• [The exercise]: Copy out each line of the material below with no changes.

• [The records]:
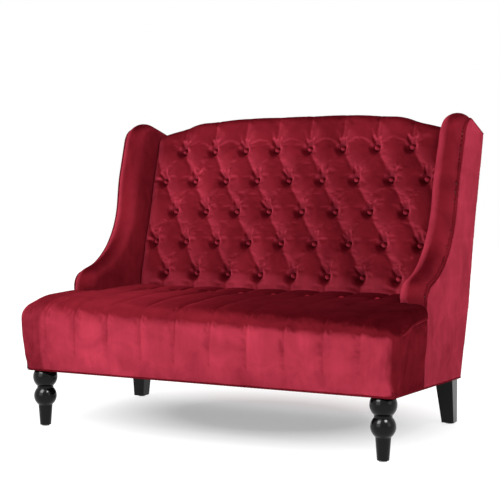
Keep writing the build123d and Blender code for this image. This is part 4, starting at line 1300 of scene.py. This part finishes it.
class SETTEE_OT_frame(Step, bpy.types.Operator):
    """Finish the legs, the frame and the springs"""
    bl_idname, bl_label = "settee.frame", "Frame and legs"
    makes = (finish_frame, make_dust_cloth)


class SETTEE_OT_stage(Step, bpy.types.Operator):
    """Set the floor, the lights and the camera"""
    bl_idname, bl_label = "settee.stage", "Stage"
    makes = (make_floor, make_world, make_lights, make_camera)


OPERATORS = (SETTEE_OT_frame, SETTEE_OT_back, SETTEE_OT_buttons, SETTEE_OT_seat,
             SETTEE_OT_wings, SETTEE_OT_outside, SETTEE_OT_cords, SETTEE_OT_stage)


class SETTEE_PT_panel(bpy.types.Panel):
    """Sizes, colours and steps of the settee"""
    bl_idname = "SETTEE_PT_panel"
    bl_label = "Settee"
    bl_space_type = "VIEW_3D"
    bl_region_type = "UI"
    bl_category = "Settee"

    def draw(self, context):
        for group in (context.scene.settee_sizes, context.scene.settee_colours,
                      context.scene.settee_light):
            for key in group.bl_rna.properties.keys():
                if key not in ("rna_type", "name"):
                    self.layout.prop(group, key)
        for operator in OPERATORS:
            self.layout.operator(operator.bl_idname)


CLASSES = (SetteeSizes, SetteeColours, SetteeLight) + OPERATORS + (SETTEE_PT_panel,)


def register():
    for cls in CLASSES:
        bpy.utils.register_class(cls)
    bpy.types.Scene.settee_sizes = PointerProperty(type=SetteeSizes)
    bpy.types.Scene.settee_colours = PointerProperty(type=SetteeColours)
    bpy.types.Scene.settee_light = PointerProperty(type=SetteeLight)


def unregister():
    del bpy.types.Scene.settee_light
    del bpy.types.Scene.settee_colours
    del bpy.types.Scene.settee_sizes
    for cls in reversed(CLASSES):
        bpy.utils.unregister_class(cls)


def main():
    register()
    bpy.context.scene.view_settings.view_transform = "Standard"
    bpy.ops.settee.frame()
    bpy.ops.settee.back()
    bpy.ops.settee.buttons()
    bpy.ops.settee.seat()
    bpy.ops.settee.wings()
    bpy.ops.settee.outside()
    bpy.ops.settee.cords()
    bpy.ops.settee.stage()


if __name__ == "__main__":
    main()
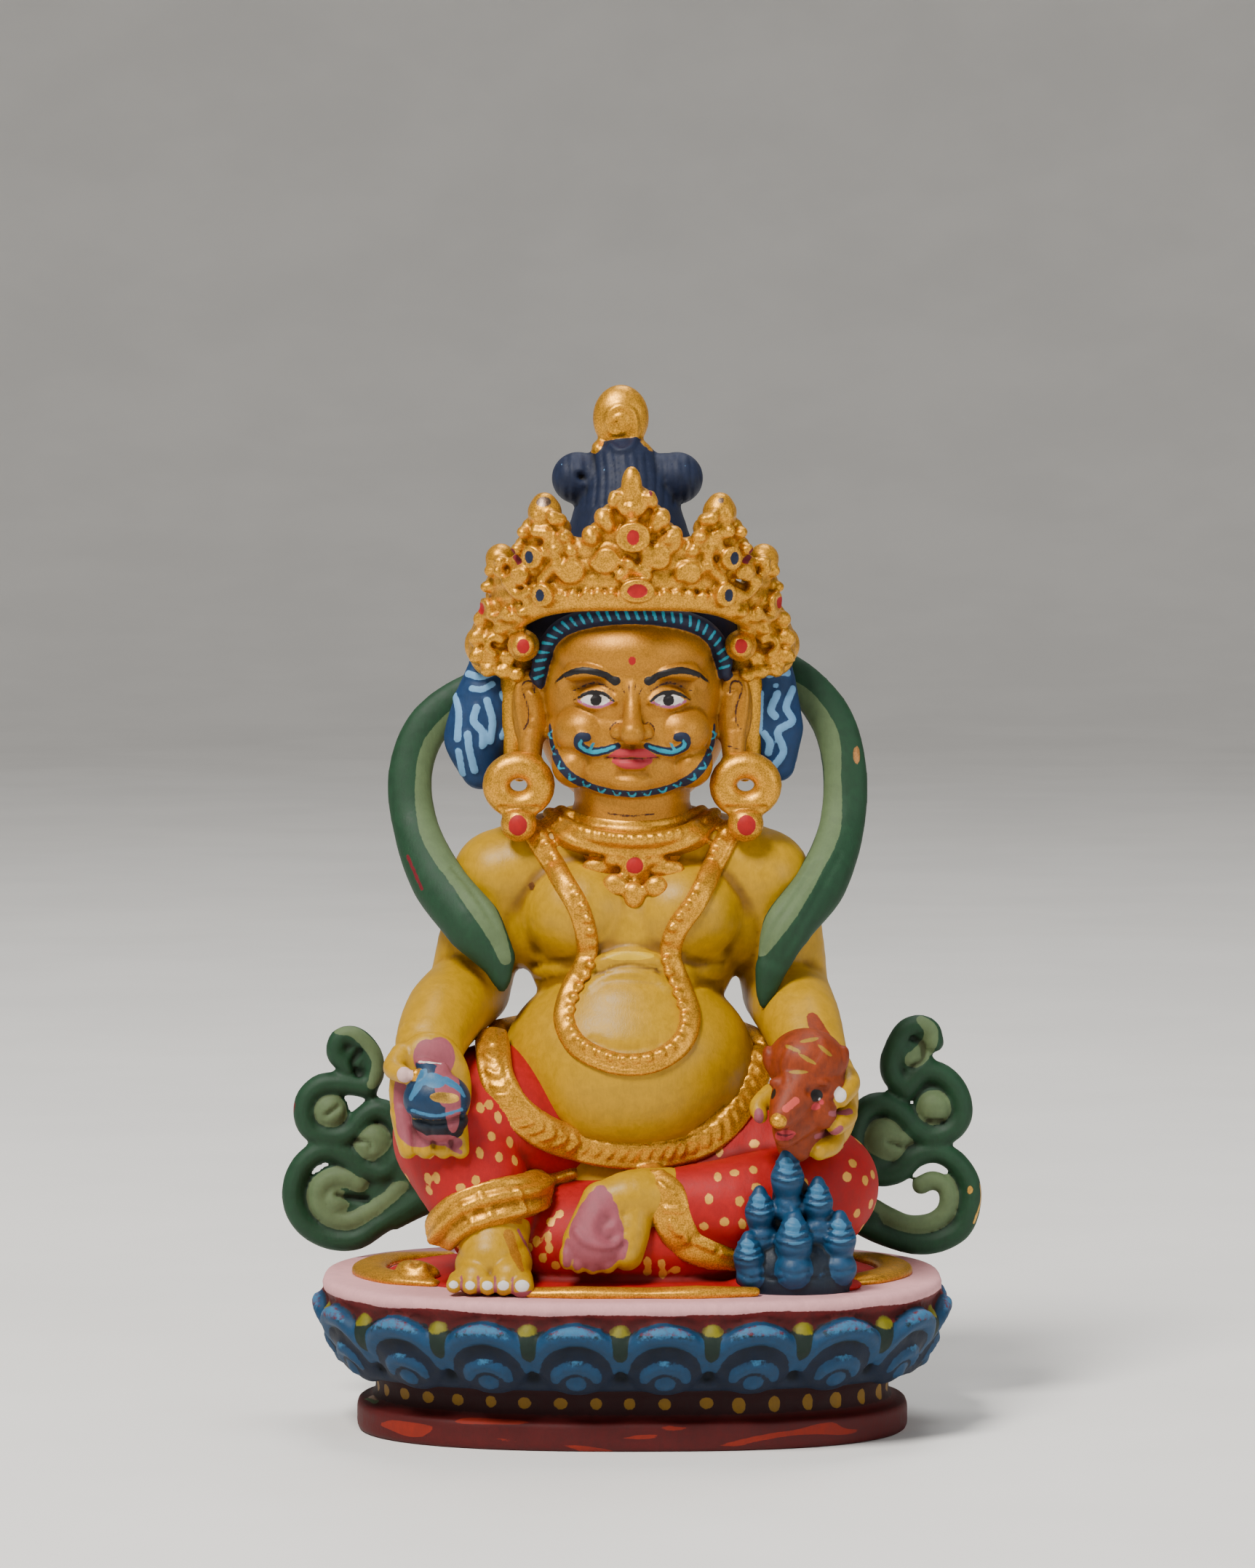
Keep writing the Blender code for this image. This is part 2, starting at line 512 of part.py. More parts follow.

• [Task response]:
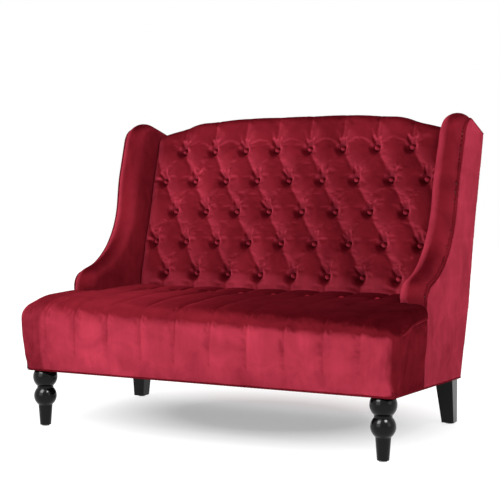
Keep writing the build123d and Blender code for this image. This is part 4, starting at line 1300 of scene.py. This part finishes it.
class SETTEE_OT_frame(Step, bpy.types.Operator):
    """Finish the legs, the frame and the springs"""
    bl_idname, bl_label = "settee.frame", "Frame and legs"
    makes = (finish_frame, make_dust_cloth)


class SETTEE_OT_stage(Step, bpy.types.Operator):
    """Set the floor, the lights and the camera"""
    bl_idname, bl_label = "settee.stage", "Stage"
    makes = (make_floor, make_world, make_lights, make_camera)


OPERATORS = (SETTEE_OT_frame, SETTEE_OT_back, SETTEE_OT_buttons, SETTEE_OT_seat,
             SETTEE_OT_wings, SETTEE_OT_outside, SETTEE_OT_cords, SETTEE_OT_stage)


class SETTEE_PT_panel(bpy.types.Panel):
    """Sizes, colours and steps of the settee"""
    bl_idname = "SETTEE_PT_panel"
    bl_label = "Settee"
    bl_space_type = "VIEW_3D"
    bl_region_type = "UI"
    bl_category = "Settee"

    def draw(self, context):
        for group in (context.scene.settee_sizes, context.scene.settee_colours,
                      context.scene.settee_light):
            for key in group.bl_rna.properties.keys():
                if key not in ("rna_type", "name"):
                    self.layout.prop(group, key)
        for operator in OPERATORS:
            self.layout.operator(operator.bl_idname)


CLASSES = (SetteeSizes, SetteeColours, SetteeLight) + OPERATORS + (SETTEE_PT_panel,)


def register():
    for cls in CLASSES:
        bpy.utils.register_class(cls)
    bpy.types.Scene.settee_sizes = PointerProperty(type=SetteeSizes)
    bpy.types.Scene.settee_colours = PointerProperty(type=SetteeColours)
    bpy.types.Scene.settee_light = PointerProperty(type=SetteeLight)


def unregister():
    del bpy.types.Scene.settee_light
    del bpy.types.Scene.settee_colours
    del bpy.types.Scene.settee_sizes
    for cls in reversed(CLASSES):
        bpy.utils.unregister_class(cls)


def main():
    register()
    bpy.context.scene.view_settings.view_transform = "Standard"
    bpy.ops.settee.frame()
    bpy.ops.settee.back()
    bpy.ops.settee.buttons()
    bpy.ops.settee.seat()
    bpy.ops.settee.wings()
    bpy.ops.settee.outside()
    bpy.ops.settee.cords()
    bpy.ops.settee.stage()


if __name__ == "__main__":
    main()
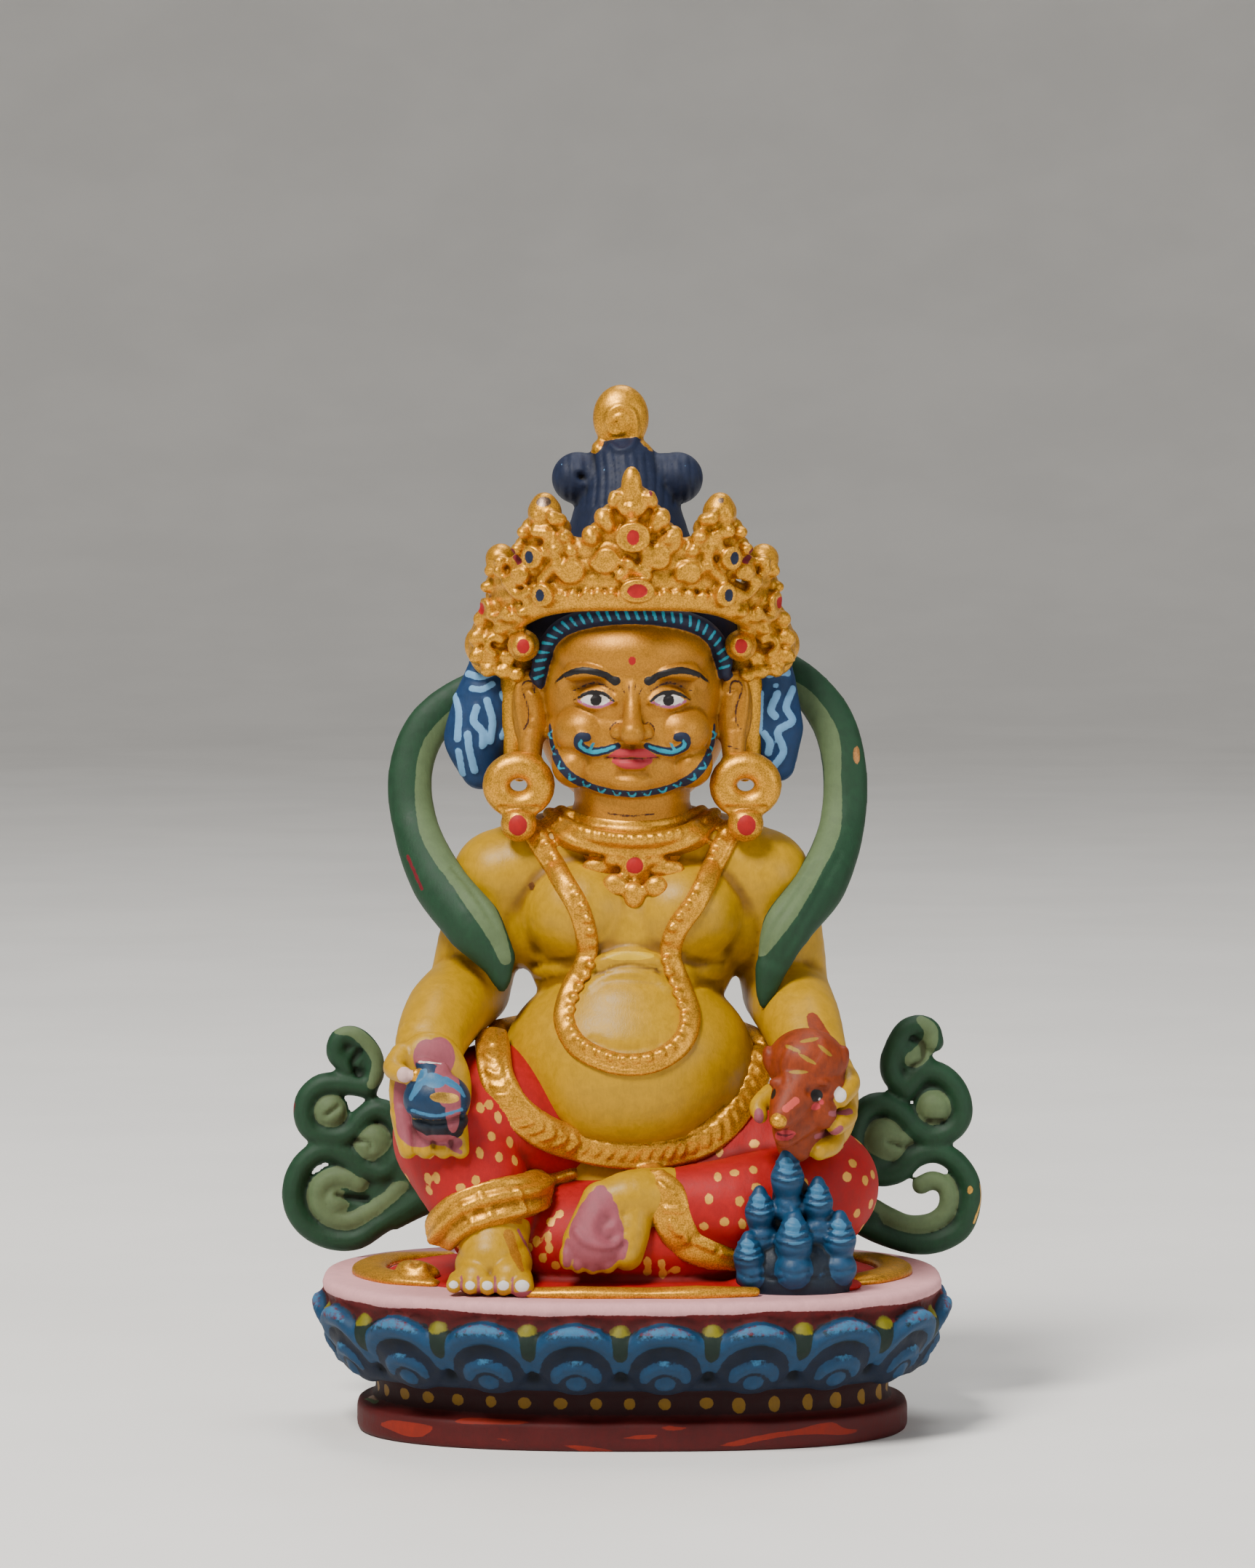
Keep writing the Blender code for this image. This is part 2, starting at line 512 of part.py. More parts follow.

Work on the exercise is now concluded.